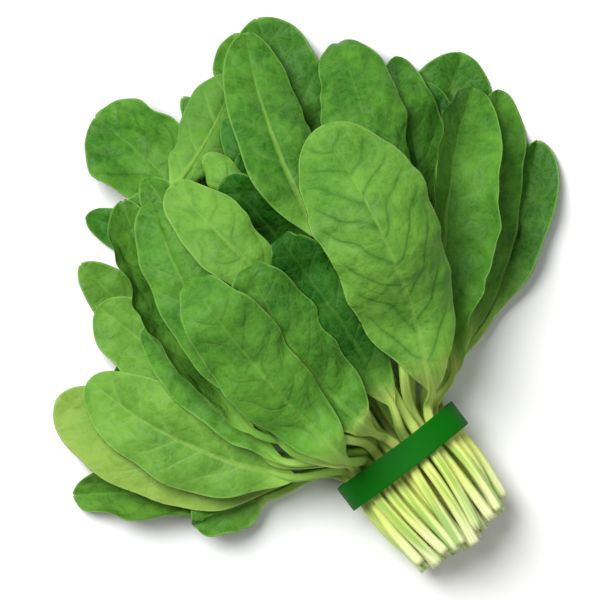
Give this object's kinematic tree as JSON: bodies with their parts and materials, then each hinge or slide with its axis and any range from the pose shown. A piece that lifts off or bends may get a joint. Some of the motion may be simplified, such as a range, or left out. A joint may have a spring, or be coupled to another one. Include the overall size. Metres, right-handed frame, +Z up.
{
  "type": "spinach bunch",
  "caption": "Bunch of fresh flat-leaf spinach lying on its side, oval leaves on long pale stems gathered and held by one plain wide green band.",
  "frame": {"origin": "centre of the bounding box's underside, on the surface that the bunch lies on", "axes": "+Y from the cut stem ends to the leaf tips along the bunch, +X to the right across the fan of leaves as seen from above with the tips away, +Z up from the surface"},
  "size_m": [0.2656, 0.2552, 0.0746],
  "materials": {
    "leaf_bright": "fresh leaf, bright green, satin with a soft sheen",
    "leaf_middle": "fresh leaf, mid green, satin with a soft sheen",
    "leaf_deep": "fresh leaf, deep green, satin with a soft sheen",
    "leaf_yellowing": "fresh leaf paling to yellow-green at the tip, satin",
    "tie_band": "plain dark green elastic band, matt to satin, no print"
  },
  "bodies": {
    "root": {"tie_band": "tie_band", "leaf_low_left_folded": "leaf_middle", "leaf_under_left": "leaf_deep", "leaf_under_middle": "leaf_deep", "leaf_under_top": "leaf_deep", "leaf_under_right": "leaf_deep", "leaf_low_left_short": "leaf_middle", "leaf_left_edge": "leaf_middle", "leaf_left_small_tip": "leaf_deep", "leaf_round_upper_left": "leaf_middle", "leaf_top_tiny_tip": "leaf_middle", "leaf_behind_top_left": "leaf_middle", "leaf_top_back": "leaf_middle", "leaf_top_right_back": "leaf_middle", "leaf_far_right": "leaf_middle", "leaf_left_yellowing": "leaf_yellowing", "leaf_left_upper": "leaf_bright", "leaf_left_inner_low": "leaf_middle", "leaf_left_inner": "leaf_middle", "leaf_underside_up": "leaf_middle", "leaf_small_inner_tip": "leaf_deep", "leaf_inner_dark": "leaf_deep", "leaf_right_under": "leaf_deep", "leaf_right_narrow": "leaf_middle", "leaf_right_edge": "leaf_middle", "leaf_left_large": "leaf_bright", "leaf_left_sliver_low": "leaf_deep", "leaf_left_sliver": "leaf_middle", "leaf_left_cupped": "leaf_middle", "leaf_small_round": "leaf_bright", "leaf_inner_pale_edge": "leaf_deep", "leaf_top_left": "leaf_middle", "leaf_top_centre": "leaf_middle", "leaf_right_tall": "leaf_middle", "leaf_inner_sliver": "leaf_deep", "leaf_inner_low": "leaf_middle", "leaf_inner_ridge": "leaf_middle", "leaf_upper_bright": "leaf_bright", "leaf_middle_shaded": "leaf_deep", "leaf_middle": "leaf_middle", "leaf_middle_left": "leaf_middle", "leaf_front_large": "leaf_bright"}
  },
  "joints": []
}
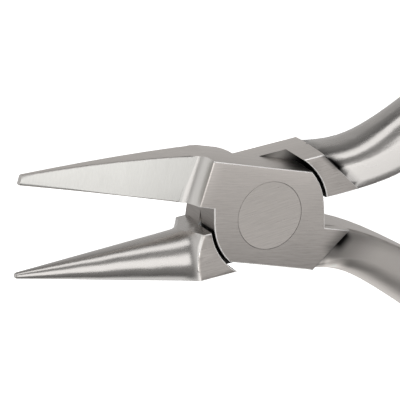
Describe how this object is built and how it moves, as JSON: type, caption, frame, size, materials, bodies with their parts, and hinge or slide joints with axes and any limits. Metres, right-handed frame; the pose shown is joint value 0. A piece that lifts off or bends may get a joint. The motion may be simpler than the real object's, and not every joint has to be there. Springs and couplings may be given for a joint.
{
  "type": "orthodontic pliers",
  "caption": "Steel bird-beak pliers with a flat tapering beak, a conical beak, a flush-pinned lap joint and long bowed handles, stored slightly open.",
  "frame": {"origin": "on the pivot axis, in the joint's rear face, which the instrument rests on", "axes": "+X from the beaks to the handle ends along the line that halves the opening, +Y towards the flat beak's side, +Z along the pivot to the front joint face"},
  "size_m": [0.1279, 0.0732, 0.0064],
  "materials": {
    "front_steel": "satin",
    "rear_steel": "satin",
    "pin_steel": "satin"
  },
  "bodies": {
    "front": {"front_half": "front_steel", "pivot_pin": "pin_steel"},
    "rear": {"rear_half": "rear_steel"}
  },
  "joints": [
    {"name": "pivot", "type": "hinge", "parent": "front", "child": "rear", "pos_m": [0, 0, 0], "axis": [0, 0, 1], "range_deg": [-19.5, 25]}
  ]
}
__________
◆ Exercise directions ◆
Write out again, exactly, the lines from the one holding "Describe how this" through the end of the listing, with both ends included.

◆ The result ◆
Describe how this object is built and how it moves, as JSON: type, caption, frame, size, materials, bodies with their parts, and hinge or slide joints with axes and any limits. Metres, right-handed frame; the pose shown is joint value 0. A piece that lifts off or bends may get a joint. The motion may be simpler than the real object's, and not every joint has to be there. Springs and couplings may be given for a joint.
{
  "type": "orthodontic pliers",
  "caption": "Steel bird-beak pliers with a flat tapering beak, a conical beak, a flush-pinned lap joint and long bowed handles, stored slightly open.",
  "frame": {"origin": "on the pivot axis, in the joint's rear face, which the instrument rests on", "axes": "+X from the beaks to the handle ends along the line that halves the opening, +Y towards the flat beak's side, +Z along the pivot to the front joint face"},
  "size_m": [0.1279, 0.0732, 0.0064],
  "materials": {
    "front_steel": "satin",
    "rear_steel": "satin",
    "pin_steel": "satin"
  },
  "bodies": {
    "front": {"front_half": "front_steel", "pivot_pin": "pin_steel"},
    "rear": {"rear_half": "rear_steel"}
  },
  "joints": [
    {"name": "pivot", "type": "hinge", "parent": "front", "child": "rear", "pos_m": [0, 0, 0], "axis": [0, 0, 1], "range_deg": [-19.5, 25]}
  ]
}